Current World Archaeology 5:12 (Aug/Sept, 2013) (see also www.world-archaeology.com) has a piece on iron use in Egypt. It is thought smelting reached Egypt in the 6th century BC (possibly a misnomer) but iron beads were found in Predynastic graves near Cairo dating back to the 4th millennnium BC. These had a high nickel content and electron spectroscopy has found they originate from iron meteorites.

There is an interesting article on pre-colonial South Africa and Zimbabwe and the existence of large communities with herds of cattle, stone walls, and extensive field systems growing millet and sorghum. In the 17th century skirmishes were common among the various chiefdoms as a result of competition for resources – put down to rising population numbers. This was of course the height of the Little Ice Age in Europe so did climate cool in that part of the southern hemisphere at the same time? The region had large villages which are described by European travellers but it all fell apart when the Zulu moved across the region, bringing war and destruction (and absorption into the new Zulu kingdom of Matabele Land). Some of the tribes migrated into Bechuanaland (now Botswana) where they can still be found.

In another article, pearl fishing in the Persian Gulf is explored – which appears to go back as far as at least 5000BC. It came to an end in mid 20th century, artificial pearls were one reason but the oil industry with well paid jobs was the main reason.

There is an article on an Iron Age hillfort in Portugal, Citaria de Briteirou. It stands on a hill, 985 feet high, overlooking the river Ave. There is also older rock art on the eastern slopes, with boats, anthropomorphs, and what looks like spiral patterns and rings (with similarities to Bronze Age rock art in Britain). 
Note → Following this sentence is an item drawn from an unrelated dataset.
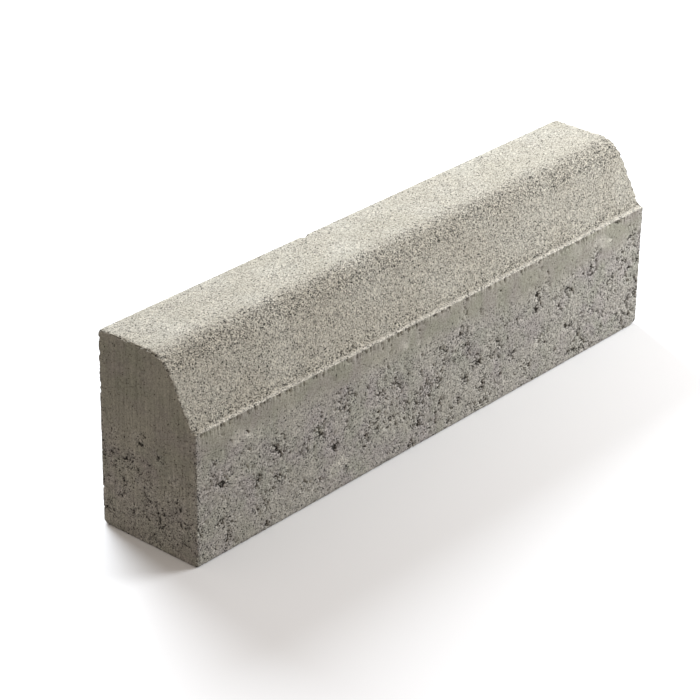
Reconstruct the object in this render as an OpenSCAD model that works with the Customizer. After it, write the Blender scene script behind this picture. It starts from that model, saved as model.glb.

In a book review, we have The Mystery of the Hanging Gardens of Babylon (see earlier In the News post) by Stephanie Dalley, Oxford University Press:2013, (ISBN 978-0199662265) where the argument is made the Hanging Gardens were really built by the Assyrian king Sennacherib at Nineveh. At some point in the past it was wrongly attributed to Nebuchadnezzar at Babylon. This is interesting, if true, because it has been suggested by historians that it was not Nebuchadnezzar that suffered from some kind of plague and ceased being seen in public for a long period, even wearing sackcloth, but rather, the Assyrian king Ashurbanipal.

Another book that might interest members is Lightning in the Andes and Mesoamerica, JE Staller and B Stross (ISBN 978-0199967759). Children born during a thunderstorm with lightning were candidates for ritual sacrifice.